Las raíces de nuestro ser y de nuestro actuar están en el silencio sabio y providente de Dios.
Por: SS Benedicto XVI | Fuente: Catholic.net
En el día de Pentecostés, el Espíritu Santo descendió con potencia sobre los
apóstoles; de este modo comenzó la misión de la Iglesia en el mundo. Jesús
mismo había preparado a los once para esta misión al aparecérseles en varias
ocasiones después de la resurrección (Cf. Hechos 1, 3). Antes de la ascensión
al Cielo, «les mandó que no se ausentasen de
Jerusalén, sino que aguardasen la Promesa del Padre» (Cf. Hechos 1,
4-5); es decir, les pidió que se quedaran juntos para prepararse a recibir el
don del Espíritu Santo. Y ellos se reunieron en oración con María en el
Cenáculo, en espera de este acontecimiento prometido (Cf. Hechos 1, 14).
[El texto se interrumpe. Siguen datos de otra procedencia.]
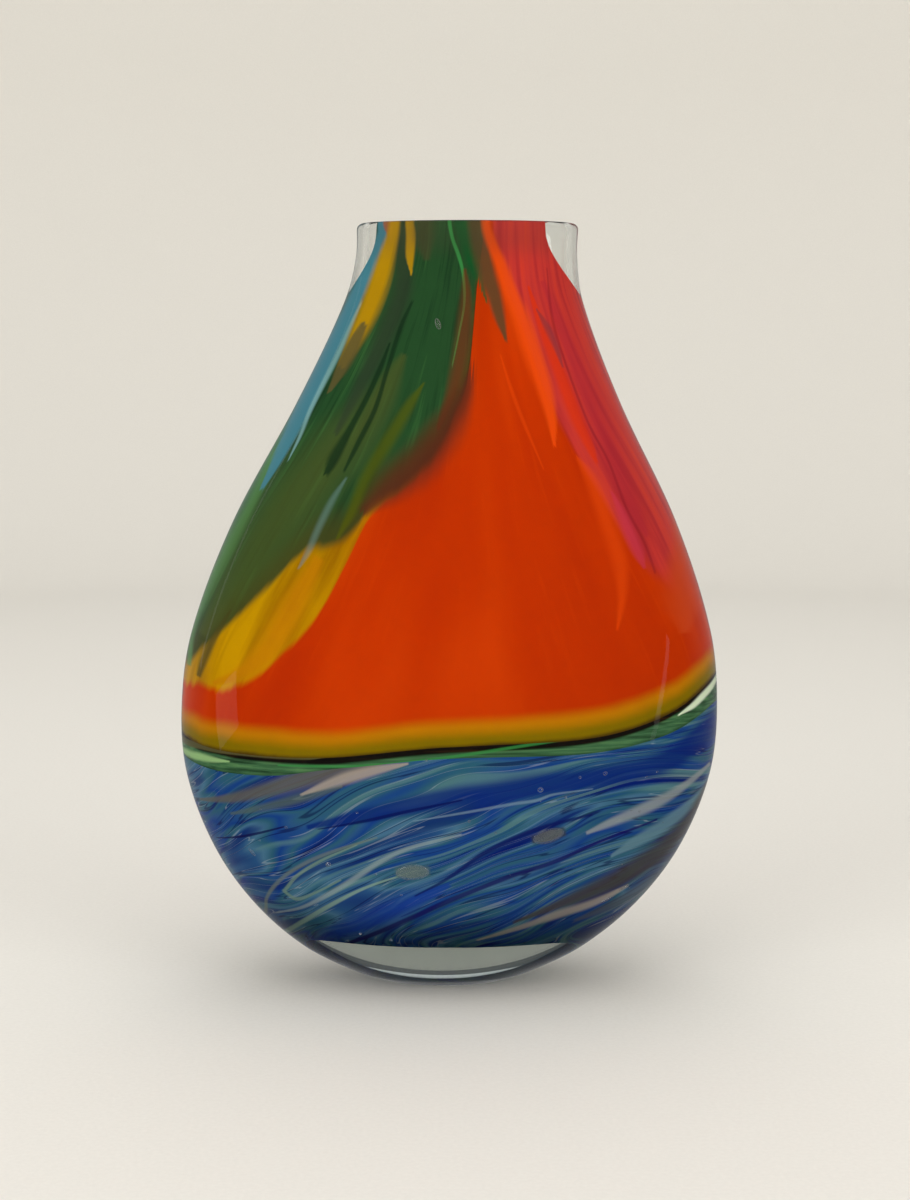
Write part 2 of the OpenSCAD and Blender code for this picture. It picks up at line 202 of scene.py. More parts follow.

Permanecer juntos fue la condición que puso Jesús para acoger el
don del Espíritu Santo; el presupuesto de su concordia fue la oración
prolongada. De este modo se nos ofrece una formidable lección para cada
comunidad cristiana. A veces se piensa que la eficacia misionera depende
principalmente de una programación atenta y de su sucesiva aplicación
inteligente a través de un compromiso concreto. Ciertamente el Señor pide
nuestra colaboración, pero antes de cualquier otra repuesta se necesita su
iniciativa: su
Espíritu es el verdadero protagonista de la Iglesia. Las raíces de nuestro ser y
de nuestro actuar están en el silencio sabio y providente de Dios.
(...)
EL ESPÍRITU SANTO, HACE QUE
LOS CORAZONES SEAN CAPACES DE COMPRENDER LAS LENGUAS DE TODOS
El Pueblo de Dios, que había encontrado en el Sinaí su primera configuración,
se amplía hoy hasta superar toda frontera de raza, cultura, espacio y tiempo. A
diferencia de lo que sucedió con la torre de Babel, cuando los hombres que
querían construir con sus manos un camino hacia el cielo habían acabado
destruyendo su misma capacidad de comprenderse recíprocamente, en el
Pentecostés del Espíritu, con el don de las lenguas, muestra que su presencia
une y transforma la confusión en comunión. El orgullo y el egoísmo del hombre
siempre crean divisiones, levantan muros de indiferencia, de odio y de
violencia. El Espíritu Santo, por el contrario, hace que los corazones sean
capaces de comprender las lenguas de todos, pues restablece el puente de la
auténtica comunicación entre la Tierra y el Cielo. El Espíritu Santo es el
Amor.
...NO LES DEJARÁ HUÉRFANOS
Pero, ¿cómo es posible entrar en el misterio del
Espíritu Santo? ¿Cómo se puede comprender el secreto del Amor? El pasaje
evangélico nos lleva hoy al Cenáculo, donde, terminada la última Cena, una
experiencia de desconcierto entristece a los apóstoles.
El motivo es que las palabras de Jesús suscitan interrogantes inquietantes:
habla del odio del mundo hacia Él y hacia los suyos, habla de una misteriosa
partida suya y queda todavía mucho por decir, pero por el momento los apóstoles
no son capaces de cargar con el peso (Cf. Juan 16, 12). Para consolarles les
explica el significado de su partida: se irá, pero
volverá, mientras tanto no les abandonará, no les dejará huérfanos. Enviará el Consolador, el Espíritu del Padre,
y será el Espíritu quien les permita conocer que la obra de Cristo es obra de
amor: amor de Él que se ha entregado, amor del Padre que le ha
dado.
Este es el misterio de
Pentecostés: el Espíritu Santo
ilumina el espíritu humano y, al revelar a Cristo crucificado y resucitado,
indica el camino para hacerse más semejantes a Él, es decir, ser «expresión e
instrumento del amor que proviene de Él» («Deus caritas est», 33). Reunida
junto a María, como en su nacimiento, la Iglesia hoy implora: «Veni Sancte Spiritus!» - «¡Ven, Espíritu Santo, llena los
corazones de tus fieles y enciende en ellos fel fuego de tu amor!». Amén.